### REQUEST
Write out the listing in full, matching it word for word.

◇ ◇ ◇ ◇ ◇

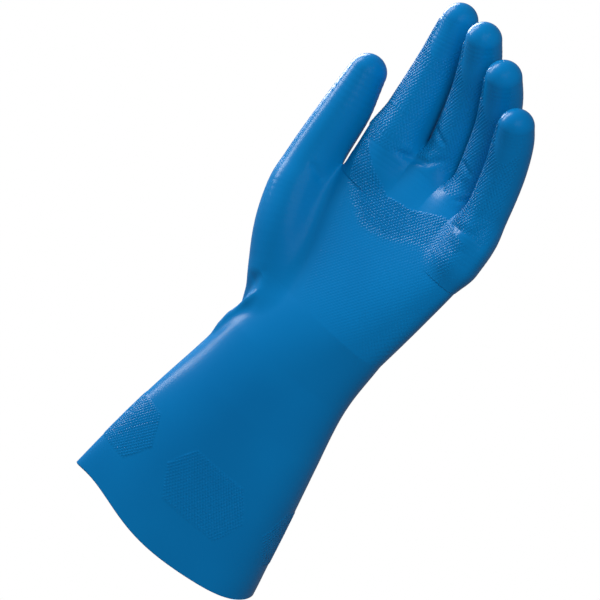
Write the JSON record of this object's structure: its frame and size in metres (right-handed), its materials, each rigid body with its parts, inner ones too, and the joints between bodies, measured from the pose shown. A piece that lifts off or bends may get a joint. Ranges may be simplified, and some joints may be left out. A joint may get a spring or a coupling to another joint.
{
  "type": "rubber household glove",
  "caption": "Flock-lined rubber household glove for the left hand, worn-hand shape, with long flared cuff and raised diamond grip on palm, fingers and cuff.",
  "frame": {"origin": "middle of the cuff mouth, in the plane of the cuff edge", "axes": "+Z along the glove from the cuff mouth to the fingertips, -Y out of the palm, -X towards the thumb side, +X towards the little finger side"},
  "size_m": [0.1273, 0.0716, 0.3056],
  "materials": {
    "latex": "satin",
    "flock": "matte"
  },
  "bodies": {
    "cuff": {"cuff": "latex", "cuff_lining": "flock", "wrist_crease": "latex"},
    "hand": {"hand": "latex", "hand_lining": "flock", "index_root_crease": "latex", "middle_root_crease": "latex", "ring_root_crease": "latex", "little_root_crease": "latex", "thumb_root_crease": "latex"},
    "index_base": {"index_base": "latex", "index_base_lining": "flock", "index_middle_crease": "latex"},
    "index_middle": {"index_middle": "latex", "index_middle_lining": "flock", "index_tip_crease": "latex"},
    "index_tip": {"index_tip": "latex", "index_tip_lining": "flock"},
    "middle_base": {"middle_base": "latex", "middle_base_lining": "flock", "middle_middle_crease": "latex"},
    "middle_middle": {"middle_middle": "latex", "middle_middle_lining": "flock", "middle_tip_crease": "latex"},
    "middle_tip": {"middle_tip": "latex", "middle_tip_lining": "flock"},
    "ring_base": {"ring_base": "latex", "ring_base_lining": "flock", "ring_middle_crease": "latex"},
    "ring_middle": {"ring_middle": "latex", "ring_middle_lining": "flock", "ring_tip_crease": "latex"},
    "ring_tip": {"ring_tip": "latex", "ring_tip_lining": "flock"},
    "little_base": {"little_base": "latex", "little_base_lining": "flock", "little_middle_crease": "latex"},
    "little_middle": {"little_middle": "latex", "little_middle_lining": "flock", "little_tip_crease": "latex"},
    "little_tip": {"little_tip": "latex", "little_tip_lining": "flock"},
    "thumb_base": {"thumb_base": "latex", "thumb_base_lining": "flock", "thumb_tip_crease": "latex"},
    "thumb_tip": {"thumb_tip": "latex", "thumb_tip_lining": "flock"}
  },
  "joints": [
    {"name": "wrist_bend", "type": "hinge", "parent": "cuff", "child": "hand", "pos_m": [0, 0, 0.118], "axis": [1, 0, 0], "range_deg": [-40, 40], "stiffness_Nm_per_rad": 0.3, "deforming": ["wrist_crease"]},
    {"name": "index_root_bend", "type": "hinge", "parent": "hand", "child": "index_base", "pos_m": [-0.0293, -0.00245, 0.24388], "axis": [0.9914, 0, 0.1305], "range_deg": [-15, 60], "stiffness_Nm_per_rad": 0.03, "deforming": ["index_root_crease"]},
    {"name": "index_middle_bend", "type": "hinge", "parent": "index_base", "child": "index_middle", "pos_m": [-0.03255, -0.00376, 0.26863], "axis": [0.9914, 0, 0.1305], "range_deg": [-5, 65], "stiffness_Nm_per_rad": 0.02, "deforming": ["index_middle_crease"]},
    {"name": "index_tip_bend", "type": "hinge", "parent": "index_middle", "child": "index_tip", "pos_m": [-0.03467, -0.00663, 0.28474], "axis": [0.9914, 0, 0.1305], "range_deg": [-5, 40], "stiffness_Nm_per_rad": 0.015, "deforming": ["index_tip_crease"]},
    {"name": "middle_root_bend", "type": "hinge", "parent": "hand", "child": "middle_base", "pos_m": [-0.00266, 0.00319, 0.24379], "axis": [0.9936, 0, 0.1132], "range_deg": [-15, 60], "stiffness_Nm_per_rad": 0.03, "deforming": ["middle_root_crease"]},
    {"name": "middle_middle_bend", "type": "hinge", "parent": "middle_base", "child": "middle_middle", "pos_m": [-0.00555, -0.0056, 0.26916], "axis": [0.9936, 0, 0.1132], "range_deg": [-5, 65], "stiffness_Nm_per_rad": 0.02, "deforming": ["middle_middle_crease"]},
    {"name": "middle_tip_bend", "type": "hinge", "parent": "middle_middle", "child": "middle_tip", "pos_m": [-0.00744, -0.01564, 0.28576], "axis": [0.9936, 0, 0.1132], "range_deg": [-5, 40], "stiffness_Nm_per_rad": 0.015, "deforming": ["middle_tip_crease"]},
    {"name": "ring_root_bend", "type": "hinge", "parent": "hand", "child": "ring_base", "pos_m": [0.02084, 0.00119, 0.23979], "axis": [0.9936, 0, 0.1132], "range_deg": [-15, 60], "stiffness_Nm_per_rad": 0.03, "deforming": ["ring_root_crease"]},
    {"name": "ring_middle_bend", "type": "hinge", "parent": "ring_base", "child": "ring_middle", "pos_m": [0.01813, -0.00753, 0.2636], "axis": [0.9936, 0, 0.1132], "range_deg": [-5, 65], "stiffness_Nm_per_rad": 0.02, "deforming": ["ring_middle_crease"]},
    {"name": "ring_tip_bend", "type": "hinge", "parent": "ring_middle", "child": "ring_tip", "pos_m": [0.01635, -0.01816, 0.27925], "axis": [0.9936, 0, 0.1132], "range_deg": [-5, 40], "stiffness_Nm_per_rad": 0.015, "deforming": ["ring_tip_crease"]},
    {"name": "little_root_bend", "type": "hinge", "parent": "hand", "child": "little_base", "pos_m": [0.04304, -0.01131, 0.23579], "axis": [0.9936, 0, 0.1132], "range_deg": [-15, 60], "stiffness_Nm_per_rad": 0.03, "deforming": ["little_root_crease"]},
    {"name": "little_middle_bend", "type": "hinge", "parent": "little_base", "child": "little_middle", "pos_m": [0.04099, -0.01686, 0.25384], "axis": [0.9936, 0, 0.1132], "range_deg": [-5, 65], "stiffness_Nm_per_rad": 0.02, "deforming": ["little_middle_crease"]},
    {"name": "little_tip_bend", "type": "hinge", "parent": "little_middle", "child": "little_tip", "pos_m": [0.03934, -0.02461, 0.26832], "axis": [0.9936, 0, 0.1132], "range_deg": [-5, 40], "stiffness_Nm_per_rad": 0.015, "deforming": ["little_tip_crease"]},
    {"name": "thumb_root_bend", "type": "hinge", "parent": "hand", "child": "thumb_base", "pos_m": [-0.057, -0.009, 0.204], "axis": [0.9952, 0, 0.0979], "range_deg": [-12, 40], "stiffness_Nm_per_rad": 0.04, "deforming": ["thumb_root_crease"]},
    {"name": "thumb_tip_bend", "type": "hinge", "parent": "thumb_base", "child": "thumb_tip", "pos_m": [-0.0584, -0.0095, 0.226], "axis": [0.6406, 0.7634, 0.0831], "range_deg": [-5, 50], "stiffness_Nm_per_rad": 0.02, "deforming": ["thumb_tip_crease"]}
  ]
}
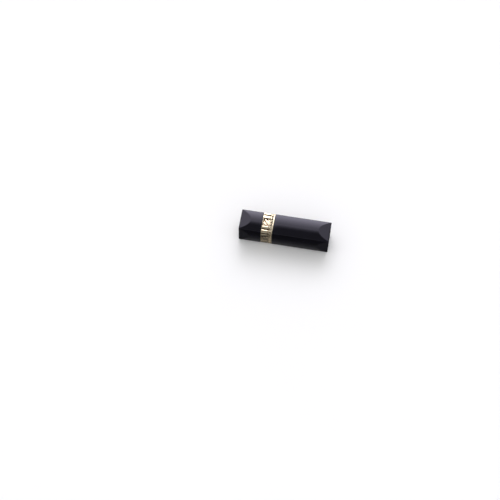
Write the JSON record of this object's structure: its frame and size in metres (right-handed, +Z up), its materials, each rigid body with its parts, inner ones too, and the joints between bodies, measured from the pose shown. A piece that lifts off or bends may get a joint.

◇ ◇ ◇ ◇ ◇

### WORKED SOLUTION
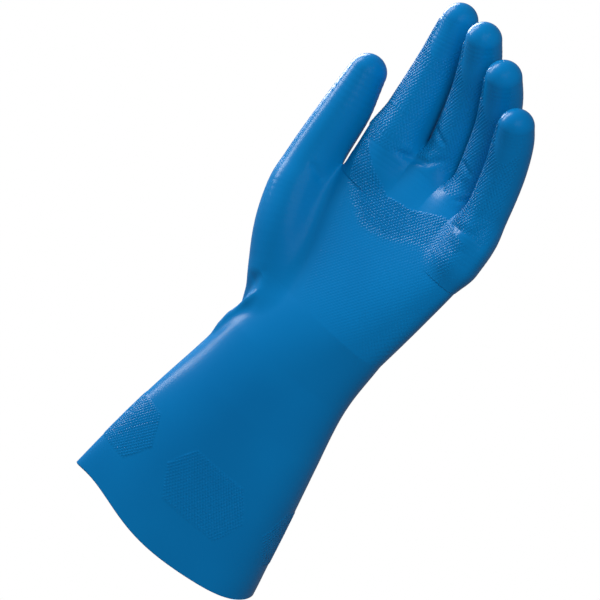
Write the JSON record of this object's structure: its frame and size in metres (right-handed), its materials, each rigid body with its parts, inner ones too, and the joints between bodies, measured from the pose shown. A piece that lifts off or bends may get a joint. Ranges may be simplified, and some joints may be left out. A joint may get a spring or a coupling to another joint.
{
  "type": "rubber household glove",
  "caption": "Flock-lined rubber household glove for the left hand, worn-hand shape, with long flared cuff and raised diamond grip on palm, fingers and cuff.",
  "frame": {"origin": "middle of the cuff mouth, in the plane of the cuff edge", "axes": "+Z along the glove from the cuff mouth to the fingertips, -Y out of the palm, -X towards the thumb side, +X towards the little finger side"},
  "size_m": [0.1273, 0.0716, 0.3056],
  "materials": {
    "latex": "satin",
    "flock": "matte"
  },
  "bodies": {
    "cuff": {"cuff": "latex", "cuff_lining": "flock", "wrist_crease": "latex"},
    "hand": {"hand": "latex", "hand_lining": "flock", "index_root_crease": "latex", "middle_root_crease": "latex", "ring_root_crease": "latex", "little_root_crease": "latex", "thumb_root_crease": "latex"},
    "index_base": {"index_base": "latex", "index_base_lining": "flock", "index_middle_crease": "latex"},
    "index_middle": {"index_middle": "latex", "index_middle_lining": "flock", "index_tip_crease": "latex"},
    "index_tip": {"index_tip": "latex", "index_tip_lining": "flock"},
    "middle_base": {"middle_base": "latex", "middle_base_lining": "flock", "middle_middle_crease": "latex"},
    "middle_middle": {"middle_middle": "latex", "middle_middle_lining": "flock", "middle_tip_crease": "latex"},
    "middle_tip": {"middle_tip": "latex", "middle_tip_lining": "flock"},
    "ring_base": {"ring_base": "latex", "ring_base_lining": "flock", "ring_middle_crease": "latex"},
    "ring_middle": {"ring_middle": "latex", "ring_middle_lining": "flock", "ring_tip_crease": "latex"},
    "ring_tip": {"ring_tip": "latex", "ring_tip_lining": "flock"},
    "little_base": {"little_base": "latex", "little_base_lining": "flock", "little_middle_crease": "latex"},
    "little_middle": {"little_middle": "latex", "little_middle_lining": "flock", "little_tip_crease": "latex"},
    "little_tip": {"little_tip": "latex", "little_tip_lining": "flock"},
    "thumb_base": {"thumb_base": "latex", "thumb_base_lining": "flock", "thumb_tip_crease": "latex"},
    "thumb_tip": {"thumb_tip": "latex", "thumb_tip_lining": "flock"}
  },
  "joints": [
    {"name": "wrist_bend", "type": "hinge", "parent": "cuff", "child": "hand", "pos_m": [0, 0, 0.118], "axis": [1, 0, 0], "range_deg": [-40, 40], "stiffness_Nm_per_rad": 0.3, "deforming": ["wrist_crease"]},
    {"name": "index_root_bend", "type": "hinge", "parent": "hand", "child": "index_base", "pos_m": [-0.0293, -0.00245, 0.24388], "axis": [0.9914, 0, 0.1305], "range_deg": [-15, 60], "stiffness_Nm_per_rad": 0.03, "deforming": ["index_root_crease"]},
    {"name": "index_middle_bend", "type": "hinge", "parent": "index_base", "child": "index_middle", "pos_m": [-0.03255, -0.00376, 0.26863], "axis": [0.9914, 0, 0.1305], "range_deg": [-5, 65], "stiffness_Nm_per_rad": 0.02, "deforming": ["index_middle_crease"]},
    {"name": "index_tip_bend", "type": "hinge", "parent": "index_middle", "child": "index_tip", "pos_m": [-0.03467, -0.00663, 0.28474], "axis": [0.9914, 0, 0.1305], "range_deg": [-5, 40], "stiffness_Nm_per_rad": 0.015, "deforming": ["index_tip_crease"]},
    {"name": "middle_root_bend", "type": "hinge", "parent": "hand", "child": "middle_base", "pos_m": [-0.00266, 0.00319, 0.24379], "axis": [0.9936, 0, 0.1132], "range_deg": [-15, 60], "stiffness_Nm_per_rad": 0.03, "deforming": ["middle_root_crease"]},
    {"name": "middle_middle_bend", "type": "hinge", "parent": "middle_base", "child": "middle_middle", "pos_m": [-0.00555, -0.0056, 0.26916], "axis": [0.9936, 0, 0.1132], "range_deg": [-5, 65], "stiffness_Nm_per_rad": 0.02, "deforming": ["middle_middle_crease"]},
    {"name": "middle_tip_bend", "type": "hinge", "parent": "middle_middle", "child": "middle_tip", "pos_m": [-0.00744, -0.01564, 0.28576], "axis": [0.9936, 0, 0.1132], "range_deg": [-5, 40], "stiffness_Nm_per_rad": 0.015, "deforming": ["middle_tip_crease"]},
    {"name": "ring_root_bend", "type": "hinge", "parent": "hand", "child": "ring_base", "pos_m": [0.02084, 0.00119, 0.23979], "axis": [0.9936, 0, 0.1132], "range_deg": [-15, 60], "stiffness_Nm_per_rad": 0.03, "deforming": ["ring_root_crease"]},
    {"name": "ring_middle_bend", "type": "hinge", "parent": "ring_base", "child": "ring_middle", "pos_m": [0.01813, -0.00753, 0.2636], "axis": [0.9936, 0, 0.1132], "range_deg": [-5, 65], "stiffness_Nm_per_rad": 0.02, "deforming": ["ring_middle_crease"]},
    {"name": "ring_tip_bend", "type": "hinge", "parent": "ring_middle", "child": "ring_tip", "pos_m": [0.01635, -0.01816, 0.27925], "axis": [0.9936, 0, 0.1132], "range_deg": [-5, 40], "stiffness_Nm_per_rad": 0.015, "deforming": ["ring_tip_crease"]},
    {"name": "little_root_bend", "type": "hinge", "parent": "hand", "child": "little_base", "pos_m": [0.04304, -0.01131, 0.23579], "axis": [0.9936, 0, 0.1132], "range_deg": [-15, 60], "stiffness_Nm_per_rad": 0.03, "deforming": ["little_root_crease"]},
    {"name": "little_middle_bend", "type": "hinge", "parent": "little_base", "child": "little_middle", "pos_m": [0.04099, -0.01686, 0.25384], "axis": [0.9936, 0, 0.1132], "range_deg": [-5, 65], "stiffness_Nm_per_rad": 0.02, "deforming": ["little_middle_crease"]},
    {"name": "little_tip_bend", "type": "hinge", "parent": "little_middle", "child": "little_tip", "pos_m": [0.03934, -0.02461, 0.26832], "axis": [0.9936, 0, 0.1132], "range_deg": [-5, 40], "stiffness_Nm_per_rad": 0.015, "deforming": ["little_tip_crease"]},
    {"name": "thumb_root_bend", "type": "hinge", "parent": "hand", "child": "thumb_base", "pos_m": [-0.057, -0.009, 0.204], "axis": [0.9952, 0, 0.0979], "range_deg": [-12, 40], "stiffness_Nm_per_rad": 0.04, "deforming": ["thumb_root_crease"]},
    {"name": "thumb_tip_bend", "type": "hinge", "parent": "thumb_base", "child": "thumb_tip", "pos_m": [-0.0584, -0.0095, 0.226], "axis": [0.6406, 0.7634, 0.0831], "range_deg": [-5, 50], "stiffness_Nm_per_rad": 0.02, "deforming": ["thumb_tip_crease"]}
  ]
}
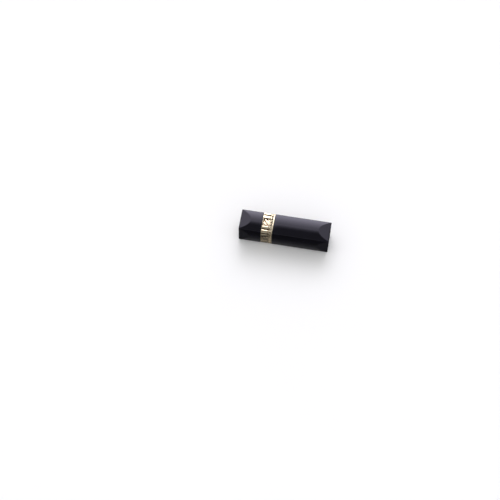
Write the JSON record of this object's structure: its frame and size in metres (right-handed, +Z up), its materials, each rigid body with its parts, inner ones too, and the joints between bodies, measured from the pose shown. A piece that lifts off or bends may get a joint.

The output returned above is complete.